Spiritualitas Lintas Batas
Sekarang ini saatnya kita melihat bagaimana realitas esoterisme beragama kita, yakni kedalaman spiritual kita dalam beragama. Termasuk dalam dimensi esoterisme beragama adalah memperkuat kemanusiaan kita. Apapun latar belakang agama dan keyakinan orang lain jangan sampai menjadi penghalang kita untuk berbuat baik.
Janganlah kita berbuat baik hanya kepada orang-orang yang sekeyakinan atau seagama dengan kita. Sementara kepada mereka yang berbeda keyakinan atau agama, kita tidak mau mengulurkan tangan kepada mereka.
Jika agama diikat oleh kesamaan rukun dan ritual, maka spiritualitas melampaui itu semua. Spiritualitas membangkitkan rasa ketuhanan yang tak terpisahkan dari kemanusiaan. Dalam spiritualitas keduanya tidak bisa dipilah-pilah secara hitam-putih. Berbuat baik kepada sesama manusia, terlepas apapun latarbelakang agama dan keyakinannya, adalah bagian dari spiritualitas itu sendiri.
Agama yang dikehendaki oleh Allah dan Muhammad adalah agama yang tak pilah-pilah dalam memilih objek perbuatan baik dan kemanusiaan kita. Bukankah Islam diturunkan untuk memberikan rahmat bagi alam semesta beserta seluruh isinya? (Q.S. al-Anbiyā’ [21]: 107)
Oleh karena itu, kejadian penolakan jenazah Covid-19 harus menohok spiritualitas kita. Ternyata keberagamaan kita tidak menjamin kedalaman spiritualitas kita dalam bentuk kebaikan tanpa syarat kepada sesama makhluk Allah, tanpa kecuali. Hal demikian terjadi karena kita terlalu eksoterik, lahiriah-minded dalam beragama.
Kita terlalu sibuk dengan ornamen-ornamen ekstrinsik dalam beragama, sehingga kita lupa pada esensi beragama dalam konteks kemanusiaan universal.
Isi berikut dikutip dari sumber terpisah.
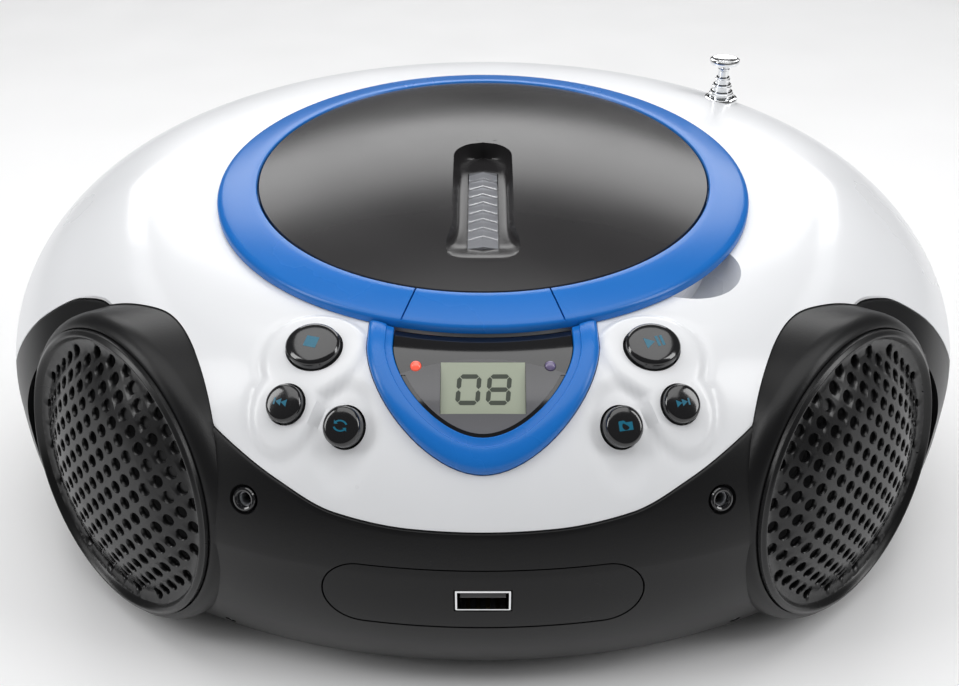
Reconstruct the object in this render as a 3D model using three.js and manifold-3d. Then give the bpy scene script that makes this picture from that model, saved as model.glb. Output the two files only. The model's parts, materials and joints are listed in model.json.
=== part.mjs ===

Saatnya kita membuktikan bahwa keberagamaan kita bukanlah penghalang untuk perbuatan baik kita, karena keduanya adalah satu paket dari dua sisi uang yang sama. Takwa dan berbuat baik kepada sesama adalah satu entitas, tak terpisahkan. Perbuatan baik kita bukanlah investasi yang bersyarat.
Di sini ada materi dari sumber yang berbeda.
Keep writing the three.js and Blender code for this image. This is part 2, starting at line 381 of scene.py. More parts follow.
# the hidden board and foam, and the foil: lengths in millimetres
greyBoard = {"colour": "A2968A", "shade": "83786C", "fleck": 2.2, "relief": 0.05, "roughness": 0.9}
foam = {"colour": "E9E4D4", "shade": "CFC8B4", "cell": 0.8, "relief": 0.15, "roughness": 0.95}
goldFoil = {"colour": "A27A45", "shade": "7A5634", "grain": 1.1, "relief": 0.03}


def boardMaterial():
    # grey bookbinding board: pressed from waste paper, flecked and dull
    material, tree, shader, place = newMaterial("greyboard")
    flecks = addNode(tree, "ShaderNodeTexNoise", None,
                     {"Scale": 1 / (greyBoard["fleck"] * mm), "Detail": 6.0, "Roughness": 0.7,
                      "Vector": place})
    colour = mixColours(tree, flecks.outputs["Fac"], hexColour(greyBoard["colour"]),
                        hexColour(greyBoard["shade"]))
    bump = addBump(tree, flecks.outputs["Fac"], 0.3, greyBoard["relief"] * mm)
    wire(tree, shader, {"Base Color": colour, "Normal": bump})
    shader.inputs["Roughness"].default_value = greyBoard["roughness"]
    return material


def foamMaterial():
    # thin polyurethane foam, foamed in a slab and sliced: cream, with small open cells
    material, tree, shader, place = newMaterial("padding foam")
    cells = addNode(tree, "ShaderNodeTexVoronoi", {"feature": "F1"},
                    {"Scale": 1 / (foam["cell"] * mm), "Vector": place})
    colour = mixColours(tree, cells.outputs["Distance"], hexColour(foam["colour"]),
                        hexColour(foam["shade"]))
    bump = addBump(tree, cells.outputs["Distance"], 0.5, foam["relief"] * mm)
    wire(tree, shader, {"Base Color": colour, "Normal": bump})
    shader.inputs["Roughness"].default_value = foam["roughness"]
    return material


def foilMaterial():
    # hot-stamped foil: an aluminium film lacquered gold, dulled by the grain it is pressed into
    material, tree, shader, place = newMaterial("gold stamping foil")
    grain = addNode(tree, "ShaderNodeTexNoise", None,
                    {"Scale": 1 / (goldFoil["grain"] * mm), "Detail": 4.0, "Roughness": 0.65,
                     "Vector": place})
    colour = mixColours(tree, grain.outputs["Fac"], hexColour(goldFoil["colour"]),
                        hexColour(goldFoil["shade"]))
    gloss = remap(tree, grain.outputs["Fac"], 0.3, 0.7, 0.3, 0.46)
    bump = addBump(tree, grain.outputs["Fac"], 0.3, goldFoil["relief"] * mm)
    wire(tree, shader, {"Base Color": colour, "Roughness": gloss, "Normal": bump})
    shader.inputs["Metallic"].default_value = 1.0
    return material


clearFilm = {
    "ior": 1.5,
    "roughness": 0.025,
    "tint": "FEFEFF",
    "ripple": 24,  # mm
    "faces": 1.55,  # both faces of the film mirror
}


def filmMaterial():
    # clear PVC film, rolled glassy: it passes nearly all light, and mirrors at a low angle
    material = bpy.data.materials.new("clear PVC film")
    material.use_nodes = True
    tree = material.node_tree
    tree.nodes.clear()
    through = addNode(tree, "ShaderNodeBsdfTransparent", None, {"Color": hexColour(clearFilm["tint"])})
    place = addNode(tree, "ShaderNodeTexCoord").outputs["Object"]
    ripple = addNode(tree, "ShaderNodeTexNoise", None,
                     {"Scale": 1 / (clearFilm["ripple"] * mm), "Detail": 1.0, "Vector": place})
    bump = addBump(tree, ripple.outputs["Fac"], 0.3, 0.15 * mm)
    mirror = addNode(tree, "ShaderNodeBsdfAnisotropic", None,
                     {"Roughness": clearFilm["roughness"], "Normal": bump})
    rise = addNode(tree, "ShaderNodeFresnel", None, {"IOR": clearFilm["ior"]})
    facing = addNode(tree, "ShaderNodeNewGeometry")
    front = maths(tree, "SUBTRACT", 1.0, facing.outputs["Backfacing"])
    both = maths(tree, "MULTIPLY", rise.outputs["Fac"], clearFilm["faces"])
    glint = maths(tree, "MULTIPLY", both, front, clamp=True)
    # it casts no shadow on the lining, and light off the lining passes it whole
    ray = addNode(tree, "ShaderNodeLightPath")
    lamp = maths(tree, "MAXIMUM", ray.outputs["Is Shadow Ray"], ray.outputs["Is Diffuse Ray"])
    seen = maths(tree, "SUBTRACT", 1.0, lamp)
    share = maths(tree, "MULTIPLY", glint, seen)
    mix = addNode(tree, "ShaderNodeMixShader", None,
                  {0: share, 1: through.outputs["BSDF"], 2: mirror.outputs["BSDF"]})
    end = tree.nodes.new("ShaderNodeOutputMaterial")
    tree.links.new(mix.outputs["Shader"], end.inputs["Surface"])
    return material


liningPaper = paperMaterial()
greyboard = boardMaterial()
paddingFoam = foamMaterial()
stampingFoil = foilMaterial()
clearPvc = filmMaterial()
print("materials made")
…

Kita berbuat baik karena agama kita mengajarkan demikian. Oleh karena itu, jangan lagi kita memilah-milah target perbuatan baik kita. Siapapun makhluk yang ada di kolong jagad ini harus merasakan kebaikan dan kemanfaatan kita.
Saatnya kita meniru panutan kita masing-masing dalam beragama. Jika bukan Muhammad SAW yang kita tiru, lantas siapa lagi?.